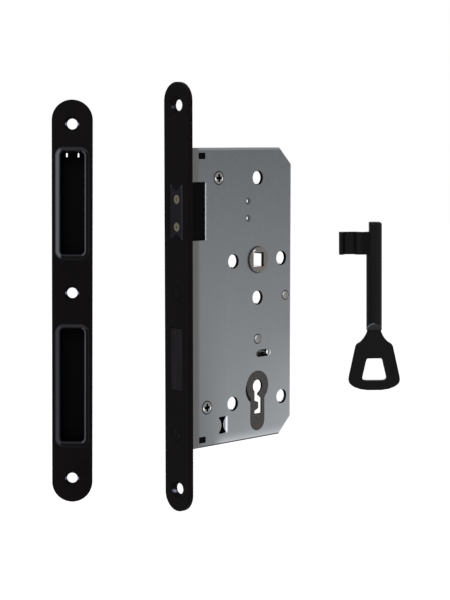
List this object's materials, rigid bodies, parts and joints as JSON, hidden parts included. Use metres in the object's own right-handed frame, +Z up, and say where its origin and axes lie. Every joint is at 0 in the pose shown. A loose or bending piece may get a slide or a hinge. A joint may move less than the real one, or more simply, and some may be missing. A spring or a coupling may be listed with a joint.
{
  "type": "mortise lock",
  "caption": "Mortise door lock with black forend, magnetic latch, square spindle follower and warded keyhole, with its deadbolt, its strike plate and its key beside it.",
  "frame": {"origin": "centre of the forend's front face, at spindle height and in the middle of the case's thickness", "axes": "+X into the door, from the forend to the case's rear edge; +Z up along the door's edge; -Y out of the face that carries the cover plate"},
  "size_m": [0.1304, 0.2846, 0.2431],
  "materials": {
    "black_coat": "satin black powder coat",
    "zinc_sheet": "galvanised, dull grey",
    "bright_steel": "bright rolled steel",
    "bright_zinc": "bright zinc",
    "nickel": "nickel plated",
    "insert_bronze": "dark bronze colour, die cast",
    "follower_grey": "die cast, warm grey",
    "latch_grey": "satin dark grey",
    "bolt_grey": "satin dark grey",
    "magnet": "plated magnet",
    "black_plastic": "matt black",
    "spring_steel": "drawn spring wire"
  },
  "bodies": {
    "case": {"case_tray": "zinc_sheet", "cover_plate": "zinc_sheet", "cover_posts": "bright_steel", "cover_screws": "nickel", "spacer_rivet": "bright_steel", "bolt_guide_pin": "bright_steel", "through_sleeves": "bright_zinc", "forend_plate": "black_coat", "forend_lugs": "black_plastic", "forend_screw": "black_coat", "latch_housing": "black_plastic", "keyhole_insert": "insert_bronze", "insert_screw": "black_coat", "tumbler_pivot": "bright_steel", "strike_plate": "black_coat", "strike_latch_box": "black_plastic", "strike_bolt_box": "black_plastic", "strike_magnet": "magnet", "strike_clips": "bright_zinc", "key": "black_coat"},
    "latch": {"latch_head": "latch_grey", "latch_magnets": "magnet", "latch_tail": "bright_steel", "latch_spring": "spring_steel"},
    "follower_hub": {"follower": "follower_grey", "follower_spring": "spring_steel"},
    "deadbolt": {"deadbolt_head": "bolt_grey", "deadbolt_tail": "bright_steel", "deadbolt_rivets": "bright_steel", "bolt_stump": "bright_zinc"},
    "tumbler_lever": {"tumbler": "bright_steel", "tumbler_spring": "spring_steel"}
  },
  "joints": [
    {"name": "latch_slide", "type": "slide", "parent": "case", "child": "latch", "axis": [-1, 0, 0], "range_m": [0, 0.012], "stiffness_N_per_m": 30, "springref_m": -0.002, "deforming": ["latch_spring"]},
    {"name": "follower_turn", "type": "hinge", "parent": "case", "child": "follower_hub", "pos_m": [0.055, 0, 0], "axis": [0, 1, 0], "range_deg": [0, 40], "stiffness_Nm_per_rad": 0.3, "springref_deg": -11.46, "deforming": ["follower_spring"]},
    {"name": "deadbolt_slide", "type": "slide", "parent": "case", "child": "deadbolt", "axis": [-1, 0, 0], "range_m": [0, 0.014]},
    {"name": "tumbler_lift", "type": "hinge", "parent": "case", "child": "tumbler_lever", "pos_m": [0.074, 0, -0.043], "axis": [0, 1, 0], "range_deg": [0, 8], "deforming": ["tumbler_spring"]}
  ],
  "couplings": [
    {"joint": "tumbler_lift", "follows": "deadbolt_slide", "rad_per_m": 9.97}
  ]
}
---
SHORT EXERCISE: Write out the listing once more, matching it exactly.

EXPECTED OUTPUT:
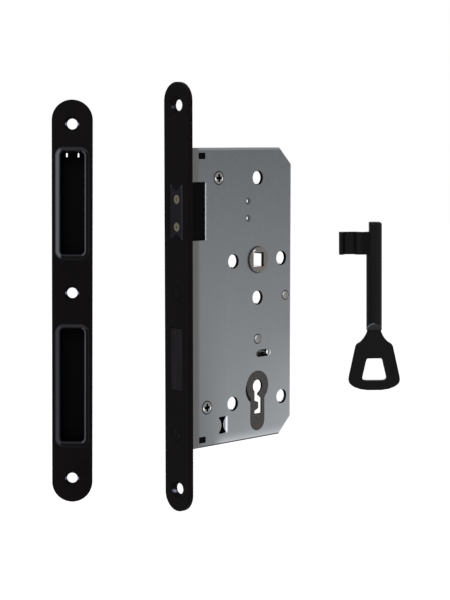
List this object's materials, rigid bodies, parts and joints as JSON, hidden parts included. Use metres in the object's own right-handed frame, +Z up, and say where its origin and axes lie. Every joint is at 0 in the pose shown. A loose or bending piece may get a slide or a hinge. A joint may move less than the real one, or more simply, and some may be missing. A spring or a coupling may be listed with a joint.
{
  "type": "mortise lock",
  "caption": "Mortise door lock with black forend, magnetic latch, square spindle follower and warded keyhole, with its deadbolt, its strike plate and its key beside it.",
  "frame": {"origin": "centre of the forend's front face, at spindle height and in the middle of the case's thickness", "axes": "+X into the door, from the forend to the case's rear edge; +Z up along the door's edge; -Y out of the face that carries the cover plate"},
  "size_m": [0.1304, 0.2846, 0.2431],
  "materials": {
    "black_coat": "satin black powder coat",
    "zinc_sheet": "galvanised, dull grey",
    "bright_steel": "bright rolled steel",
    "bright_zinc": "bright zinc",
    "nickel": "nickel plated",
    "insert_bronze": "dark bronze colour, die cast",
    "follower_grey": "die cast, warm grey",
    "latch_grey": "satin dark grey",
    "bolt_grey": "satin dark grey",
    "magnet": "plated magnet",
    "black_plastic": "matt black",
    "spring_steel": "drawn spring wire"
  },
  "bodies": {
    "case": {"case_tray": "zinc_sheet", "cover_plate": "zinc_sheet", "cover_posts": "bright_steel", "cover_screws": "nickel", "spacer_rivet": "bright_steel", "bolt_guide_pin": "bright_steel", "through_sleeves": "bright_zinc", "forend_plate": "black_coat", "forend_lugs": "black_plastic", "forend_screw": "black_coat", "latch_housing": "black_plastic", "keyhole_insert": "insert_bronze", "insert_screw": "black_coat", "tumbler_pivot": "bright_steel", "strike_plate": "black_coat", "strike_latch_box": "black_plastic", "strike_bolt_box": "black_plastic", "strike_magnet": "magnet", "strike_clips": "bright_zinc", "key": "black_coat"},
    "latch": {"latch_head": "latch_grey", "latch_magnets": "magnet", "latch_tail": "bright_steel", "latch_spring": "spring_steel"},
    "follower_hub": {"follower": "follower_grey", "follower_spring": "spring_steel"},
    "deadbolt": {"deadbolt_head": "bolt_grey", "deadbolt_tail": "bright_steel", "deadbolt_rivets": "bright_steel", "bolt_stump": "bright_zinc"},
    "tumbler_lever": {"tumbler": "bright_steel", "tumbler_spring": "spring_steel"}
  },
  "joints": [
    {"name": "latch_slide", "type": "slide", "parent": "case", "child": "latch", "axis": [-1, 0, 0], "range_m": [0, 0.012], "stiffness_N_per_m": 30, "springref_m": -0.002, "deforming": ["latch_spring"]},
    {"name": "follower_turn", "type": "hinge", "parent": "case", "child": "follower_hub", "pos_m": [0.055, 0, 0], "axis": [0, 1, 0], "range_deg": [0, 40], "stiffness_Nm_per_rad": 0.3, "springref_deg": -11.46, "deforming": ["follower_spring"]},
    {"name": "deadbolt_slide", "type": "slide", "parent": "case", "child": "deadbolt", "axis": [-1, 0, 0], "range_m": [0, 0.014]},
    {"name": "tumbler_lift", "type": "hinge", "parent": "case", "child": "tumbler_lever", "pos_m": [0.074, 0, -0.043], "axis": [0, 1, 0], "range_deg": [0, 8], "deforming": ["tumbler_spring"]}
  ],
  "couplings": [
    {"joint": "tumbler_lift", "follows": "deadbolt_slide", "rad_per_m": 9.97}
  ]
}